At many times during our career we have found ourselves railing at the ‘tyranny’ of capital inflows – the original Asian Crisis had much to do with the ebbs and flows of global capital but even the UK’s Lawson boom in the 1980's and Iceland’s wild ride in the 2000's suffered from the effects of the unwanted credit inflows.

It is our firm belief that the long and seemingly very resilient economic cycles that have shaped the economies of the SNACZ in both cyclical and increasingly structural ways were largely driven or at least facilitated by the persistent inflows of capital that they experienced (although they were not completely innocent parties – there did have to be credit demand and a willingness to speculate in property…).

However, in 2018, a number of factors have converged to imply that the supply of credit to the global system is waning and these economies will certainly experience some fallout from this development, and of course from a related slowdown in their key (Asian) trading partners.

It therefore seems to us that growth within these economies will weaken (particularly in Australia in the near term) and that this will create some levels of ‘discomfort’ in their highly indebted domestic economies and most of all their property markets.
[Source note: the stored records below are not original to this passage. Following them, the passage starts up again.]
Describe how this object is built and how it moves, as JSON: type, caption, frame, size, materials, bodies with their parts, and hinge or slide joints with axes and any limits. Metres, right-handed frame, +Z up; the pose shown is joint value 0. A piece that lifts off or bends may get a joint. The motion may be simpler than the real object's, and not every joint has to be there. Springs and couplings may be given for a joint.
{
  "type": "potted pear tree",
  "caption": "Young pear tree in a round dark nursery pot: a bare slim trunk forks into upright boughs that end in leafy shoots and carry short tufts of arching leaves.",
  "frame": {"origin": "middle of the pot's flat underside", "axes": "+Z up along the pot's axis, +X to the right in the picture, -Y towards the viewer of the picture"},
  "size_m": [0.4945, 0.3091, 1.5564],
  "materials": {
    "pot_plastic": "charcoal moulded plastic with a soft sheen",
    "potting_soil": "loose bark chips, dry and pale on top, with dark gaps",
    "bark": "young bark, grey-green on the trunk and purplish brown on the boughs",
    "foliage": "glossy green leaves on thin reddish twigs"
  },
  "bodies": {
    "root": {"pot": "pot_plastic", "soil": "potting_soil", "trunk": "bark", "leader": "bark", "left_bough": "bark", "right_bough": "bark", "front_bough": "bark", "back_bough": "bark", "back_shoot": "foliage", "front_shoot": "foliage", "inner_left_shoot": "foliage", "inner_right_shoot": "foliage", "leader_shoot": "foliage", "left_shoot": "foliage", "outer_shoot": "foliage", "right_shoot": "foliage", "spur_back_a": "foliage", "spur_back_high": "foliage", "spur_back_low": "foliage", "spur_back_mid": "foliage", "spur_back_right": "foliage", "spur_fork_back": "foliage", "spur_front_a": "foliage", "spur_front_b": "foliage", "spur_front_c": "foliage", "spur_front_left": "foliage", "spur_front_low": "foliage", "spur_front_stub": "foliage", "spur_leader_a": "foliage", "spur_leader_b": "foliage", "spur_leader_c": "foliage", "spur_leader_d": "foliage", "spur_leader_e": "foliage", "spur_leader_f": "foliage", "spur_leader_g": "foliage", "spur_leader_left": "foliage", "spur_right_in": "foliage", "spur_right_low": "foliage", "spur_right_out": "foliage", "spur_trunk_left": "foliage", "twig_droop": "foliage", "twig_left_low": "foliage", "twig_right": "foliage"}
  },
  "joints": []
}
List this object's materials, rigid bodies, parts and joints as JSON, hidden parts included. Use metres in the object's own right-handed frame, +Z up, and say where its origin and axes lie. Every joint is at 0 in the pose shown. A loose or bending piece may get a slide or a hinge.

Hence, we suspect that the much-anticipated tightening moves by their central banks may not occur and if anything, we suspect that the central banks will have to become rather more generous, even if this results in some quite significant weakness in their currencies. Indeed, we suspect that both Australia and Canada will find themselves under pressure to produce current account surpluses, while both NZ and Sweden may need to expand their surpluses and the traditional route by which this will be achieved is by a combination of weaker domestic growth and a fall in the currency that both inflates import prices and encourages higher exports.

We may not be quite as negative as some on the outlook for the SNACZ – and for two of the economies the slowdown may still be some months away – but it does appear that their long credit fueled rides are coming to an end.